Les images prises par satellite montrent bien que les bâtiments de détention sont tout proches de ceux qui servent à accueillir les élèves. Les bâtiments teintés en rouge abritent des détenus ; ceux qui sont en bleu sont affectés à l’accueil des élèves ; les bâtiments violets sont à usage mixte – détention et enseignement.
En utilisant une école, les forces armées en font un objectif militaire potentiel lors des hostilités et mettent en péril la vie des enfants qui s’y trouvent.
Plusieurs détenus ont vu mourir Boukar, un homme de 36 ans originaire de la région de l’Extrême-Nord du Cameroun, torturé à plusieurs reprises par des agents de la DGRE en juin 2014. « Il est mort les mains et les pieds enchaînés au lit sur lequel il était couché. Boukar était en slip, car il avait le corps tellement couvert de plaies, en raison des actes de torture dont il avait été victime, qu’il ne pouvait même plus porter de vêtements », raconte l’un des anciens détenus présents au moment de la mort du jeune homme. Le père de Boukar est mort d’une crise cardiaque quelques jours après avoir appris le décès de son fils.

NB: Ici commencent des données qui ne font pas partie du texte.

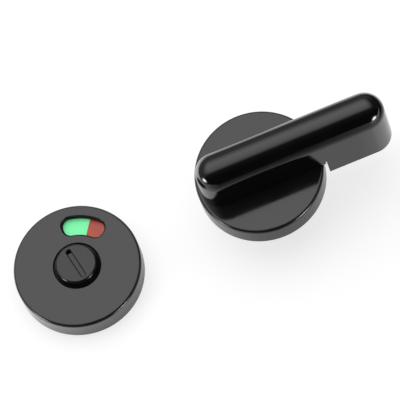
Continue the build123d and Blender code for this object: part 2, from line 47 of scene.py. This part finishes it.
# Light, where 1 renders as white. An edge is a smooth step: from, to and, if not 0 and 1, the
# values at both. The world's edges are in degrees from straight up, to the back or to the right
BOX_LIGHT = 2.02     # softbox, from overhead to the back
BOX_BACK = ((75, 28), (-5, 22, 0.75, 1.0), (-17, 3))
BOX_RIGHT = ((62, 18), (-70, -20))
SPILL_LIGHT = 0.08   # added from overhead backwards
SPILL_BACK = (-50, -10)
ROOM_LIGHT = 0.35    # dim room at the back and left
DARK_LIGHT = 0.016   # and its dark side, behind the camera
ROOM_EDGE = (0.05, 0.7)
ROOM_RIGHT = -0.5    # what a direction to the right counts for the room, where one to the back is 1
LAMPS = (            # bearing, height, half width and half height in degrees, level
    (-57, 0, 22, 20, 32.0),
    (-165, 5, 20, 14, 27.0),
)
LAMP_CORE = 0.1      # share of a lamp's size that is at its full level

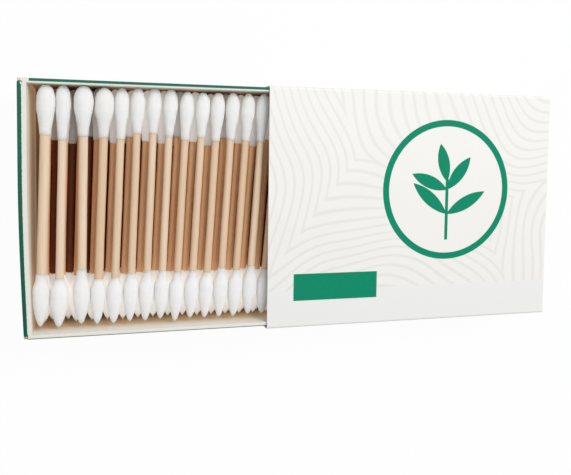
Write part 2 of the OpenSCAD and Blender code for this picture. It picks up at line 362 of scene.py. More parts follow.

Une présence internationale sur certains sites
Dans sa lutte contre Boko Haram, le Cameroun n’est pas seul. Il bénéficie du soutien actif de nombreux pays, qui lui apportent une assistance militaire, comme les États-Unis et la France. Les témoignages de plusieurs anciens détenus confirment la présence d’Occidentaux à Salak, notamment d’Américains. « J’ai souvent vu des Blancs à Salak et je les ai entendus parler anglais. Je crois qu’ils étaient américains. Tout le monde disait qu’ils étaient américains », se souvient cet ancien prisonnier ayant séjourné sur la base de Salak entre février et juillet 2016.
Dans ces conditions, le gouvernement américain et les autres partenaires internationaux du Cameroun doivent enquêter afin d’établir dans quelle mesure leur personnel avait connaissance de détentions illégales et d’actes de torture sur la base de Salak et s’il en a avisé les autorités camerounaises.